As we conclude our 150th year, what does it mean to declare a celebration of beginning again for the next 150 years?
That is our inheritance. That is our mandate. That is our messy reality. We dishonor these first 150 years if we say it’s too hard. We call forth the courage of our past ghosts and invite them to infuse us with the tenacity to pursue the next impossible dream for Chautauqua, not for Chautauqua’s sake, but for humanity’s sake, acknowledging that the reason so many come here is to escape that which seems too frightening beyond these gates while others come here for similar reasons and yet find too much frightening still within them.
The poet Amanda Gorman concludes her piece “The Miracle of Morning” with these words:
We’ll observe how the burdens braved by humankind
Are also the moments that make us humans kind;
Let each morning find us courageous, brought closer;
Heeding the light before the fight is over.
When this ends, we’ll smile sweetly, finally seeing
In testing times, we became the best of beings.
We conclude a celebration of 150 years this evening, and we have celebrated. Now we turn our eyes to the next 150 years. What will we declare is ours to do in this experiment called Chautauqua?

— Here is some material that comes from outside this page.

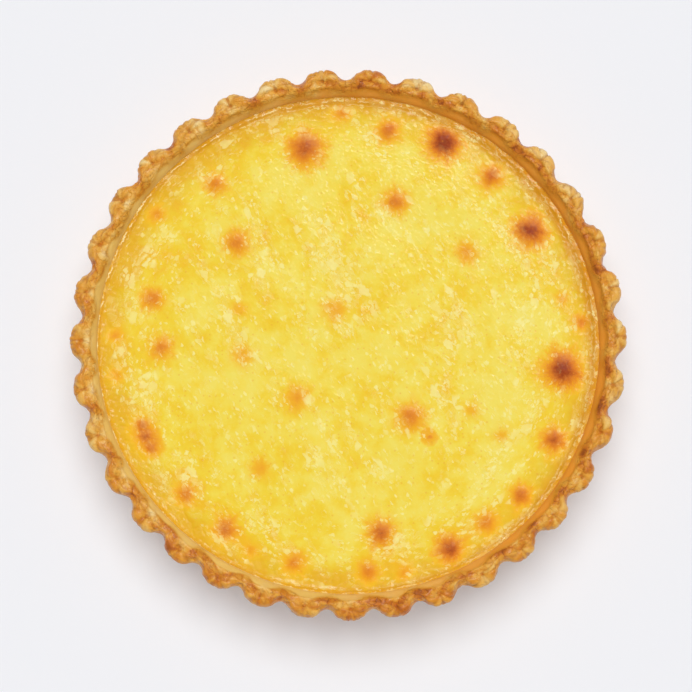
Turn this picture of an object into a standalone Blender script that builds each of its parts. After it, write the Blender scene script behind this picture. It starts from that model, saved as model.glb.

Our inheritance calls us to become the best of beings. If not here, where? If not now, when? Generations have paid the downpayment. Will we emerge from this shabbat, this sabbatical, not only contemplating what’s on the other side but embracing the challenge to clasp hands and walk there together?
May we each contribute to the miracle of the morning that can come if we accept nothing less than the best in human values, the very best in one another.
I tap the gavel three times …
Chautauqua 2024, this sabbath, this shabbat, this sabbatical, invites us in these testing times to become the best of beings.